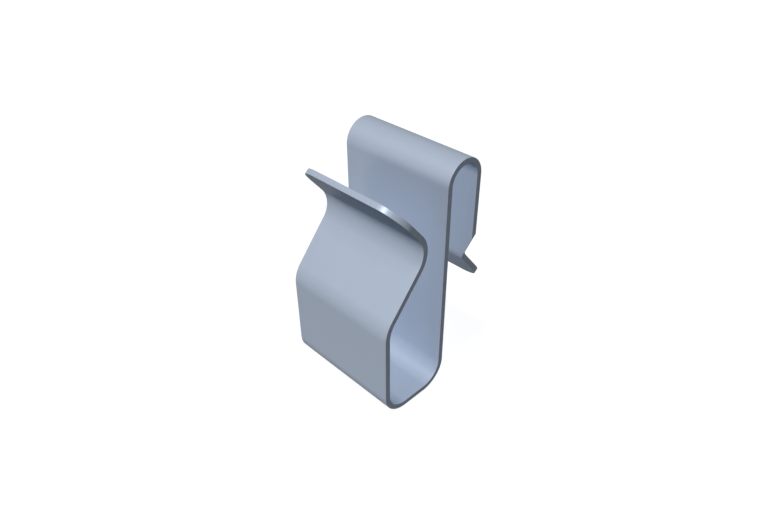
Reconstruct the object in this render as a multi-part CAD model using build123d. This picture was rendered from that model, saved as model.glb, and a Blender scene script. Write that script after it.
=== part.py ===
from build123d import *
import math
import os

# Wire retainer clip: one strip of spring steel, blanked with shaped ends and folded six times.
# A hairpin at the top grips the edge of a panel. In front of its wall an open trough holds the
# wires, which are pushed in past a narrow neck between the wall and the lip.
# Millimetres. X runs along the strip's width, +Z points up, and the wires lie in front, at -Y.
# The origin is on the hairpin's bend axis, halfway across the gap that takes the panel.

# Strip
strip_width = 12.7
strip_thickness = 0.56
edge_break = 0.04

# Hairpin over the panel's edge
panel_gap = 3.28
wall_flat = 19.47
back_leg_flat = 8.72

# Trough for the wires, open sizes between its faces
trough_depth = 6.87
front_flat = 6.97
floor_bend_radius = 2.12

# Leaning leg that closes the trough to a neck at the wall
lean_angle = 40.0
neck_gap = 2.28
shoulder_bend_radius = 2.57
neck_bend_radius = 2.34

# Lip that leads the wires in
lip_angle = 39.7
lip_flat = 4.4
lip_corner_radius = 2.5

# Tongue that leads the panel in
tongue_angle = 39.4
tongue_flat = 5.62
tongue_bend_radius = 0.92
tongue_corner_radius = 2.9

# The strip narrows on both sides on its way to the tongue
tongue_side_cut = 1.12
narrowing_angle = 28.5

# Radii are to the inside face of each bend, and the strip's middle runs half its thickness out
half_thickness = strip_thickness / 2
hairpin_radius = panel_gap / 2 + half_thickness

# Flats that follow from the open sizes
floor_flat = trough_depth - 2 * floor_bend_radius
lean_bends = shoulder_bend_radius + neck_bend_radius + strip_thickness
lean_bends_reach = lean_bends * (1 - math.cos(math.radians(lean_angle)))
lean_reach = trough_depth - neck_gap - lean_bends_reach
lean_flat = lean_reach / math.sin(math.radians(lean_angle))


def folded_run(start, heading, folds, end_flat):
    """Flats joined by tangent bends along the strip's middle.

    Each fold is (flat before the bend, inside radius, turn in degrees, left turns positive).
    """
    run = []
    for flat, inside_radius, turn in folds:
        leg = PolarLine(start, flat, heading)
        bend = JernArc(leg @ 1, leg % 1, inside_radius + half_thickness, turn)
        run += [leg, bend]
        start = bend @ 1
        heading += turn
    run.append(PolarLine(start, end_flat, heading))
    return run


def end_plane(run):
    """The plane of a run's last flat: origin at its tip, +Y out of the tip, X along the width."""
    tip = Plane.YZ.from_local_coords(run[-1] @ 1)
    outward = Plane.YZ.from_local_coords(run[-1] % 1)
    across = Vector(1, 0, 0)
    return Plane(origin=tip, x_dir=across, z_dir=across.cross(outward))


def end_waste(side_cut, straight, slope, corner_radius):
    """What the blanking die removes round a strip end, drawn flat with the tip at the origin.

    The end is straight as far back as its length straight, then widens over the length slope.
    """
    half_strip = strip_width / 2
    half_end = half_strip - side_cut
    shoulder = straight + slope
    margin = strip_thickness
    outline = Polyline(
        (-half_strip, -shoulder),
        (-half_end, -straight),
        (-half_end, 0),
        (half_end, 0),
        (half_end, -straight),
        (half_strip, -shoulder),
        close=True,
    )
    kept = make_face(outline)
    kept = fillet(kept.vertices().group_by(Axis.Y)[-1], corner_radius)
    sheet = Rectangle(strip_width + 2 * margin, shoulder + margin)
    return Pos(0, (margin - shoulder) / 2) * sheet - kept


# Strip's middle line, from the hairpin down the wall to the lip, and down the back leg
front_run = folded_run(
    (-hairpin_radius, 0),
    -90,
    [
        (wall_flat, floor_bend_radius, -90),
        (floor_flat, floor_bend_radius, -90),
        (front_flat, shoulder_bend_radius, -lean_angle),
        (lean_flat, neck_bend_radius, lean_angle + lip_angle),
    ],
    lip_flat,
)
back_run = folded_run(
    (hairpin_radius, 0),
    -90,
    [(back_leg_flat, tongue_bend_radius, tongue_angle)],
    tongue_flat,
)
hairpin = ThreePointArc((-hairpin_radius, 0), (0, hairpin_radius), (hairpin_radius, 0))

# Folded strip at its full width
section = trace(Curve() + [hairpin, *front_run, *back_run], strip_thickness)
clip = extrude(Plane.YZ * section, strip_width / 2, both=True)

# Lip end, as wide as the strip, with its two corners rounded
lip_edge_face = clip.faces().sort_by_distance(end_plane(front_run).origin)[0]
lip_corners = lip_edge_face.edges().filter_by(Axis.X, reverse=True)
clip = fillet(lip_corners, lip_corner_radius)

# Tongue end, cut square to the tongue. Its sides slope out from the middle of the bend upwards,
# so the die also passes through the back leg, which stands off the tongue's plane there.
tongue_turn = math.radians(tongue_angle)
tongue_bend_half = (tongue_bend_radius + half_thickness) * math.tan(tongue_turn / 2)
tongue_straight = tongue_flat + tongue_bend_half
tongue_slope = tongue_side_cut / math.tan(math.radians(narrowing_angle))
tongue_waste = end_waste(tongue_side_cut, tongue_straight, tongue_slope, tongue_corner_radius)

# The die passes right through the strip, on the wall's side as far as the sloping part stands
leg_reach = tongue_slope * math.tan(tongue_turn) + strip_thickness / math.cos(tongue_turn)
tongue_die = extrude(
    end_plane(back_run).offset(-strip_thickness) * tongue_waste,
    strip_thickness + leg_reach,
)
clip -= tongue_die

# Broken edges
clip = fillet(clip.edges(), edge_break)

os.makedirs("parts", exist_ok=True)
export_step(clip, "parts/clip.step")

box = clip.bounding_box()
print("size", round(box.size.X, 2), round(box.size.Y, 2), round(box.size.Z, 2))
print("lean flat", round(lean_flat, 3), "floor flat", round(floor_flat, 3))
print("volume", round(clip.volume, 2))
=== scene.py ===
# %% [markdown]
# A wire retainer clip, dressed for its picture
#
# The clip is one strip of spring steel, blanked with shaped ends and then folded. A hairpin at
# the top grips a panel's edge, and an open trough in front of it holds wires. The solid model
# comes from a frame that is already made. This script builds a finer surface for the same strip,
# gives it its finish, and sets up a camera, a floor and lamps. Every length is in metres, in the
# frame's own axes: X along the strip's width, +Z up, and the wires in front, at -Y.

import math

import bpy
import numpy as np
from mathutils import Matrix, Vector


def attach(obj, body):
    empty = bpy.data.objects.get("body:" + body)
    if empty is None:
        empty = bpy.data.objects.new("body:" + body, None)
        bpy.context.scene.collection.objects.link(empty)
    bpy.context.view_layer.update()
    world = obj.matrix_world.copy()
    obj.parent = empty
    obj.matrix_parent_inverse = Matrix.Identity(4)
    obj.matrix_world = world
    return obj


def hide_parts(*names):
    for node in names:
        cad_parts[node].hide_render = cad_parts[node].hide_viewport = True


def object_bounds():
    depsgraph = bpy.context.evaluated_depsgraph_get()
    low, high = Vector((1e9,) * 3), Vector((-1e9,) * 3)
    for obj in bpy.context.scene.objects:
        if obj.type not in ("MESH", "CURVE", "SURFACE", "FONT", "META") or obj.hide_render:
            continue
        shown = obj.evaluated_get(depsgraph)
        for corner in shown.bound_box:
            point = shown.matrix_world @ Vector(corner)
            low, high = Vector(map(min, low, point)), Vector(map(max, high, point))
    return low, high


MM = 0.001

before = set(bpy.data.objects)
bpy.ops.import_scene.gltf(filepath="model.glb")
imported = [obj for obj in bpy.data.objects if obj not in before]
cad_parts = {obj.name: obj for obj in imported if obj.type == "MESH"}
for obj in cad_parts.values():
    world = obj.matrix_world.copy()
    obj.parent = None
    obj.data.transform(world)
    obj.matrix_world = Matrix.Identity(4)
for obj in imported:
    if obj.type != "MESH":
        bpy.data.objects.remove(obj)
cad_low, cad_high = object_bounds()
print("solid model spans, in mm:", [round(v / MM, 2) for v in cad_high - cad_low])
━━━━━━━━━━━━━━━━
Go through the preceding material and copy each line that has the word "None".

• FINISHED ANSWER:
    if empty is None:
        empty = bpy.data.objects.new("body:" + body, None)
    obj.parent = None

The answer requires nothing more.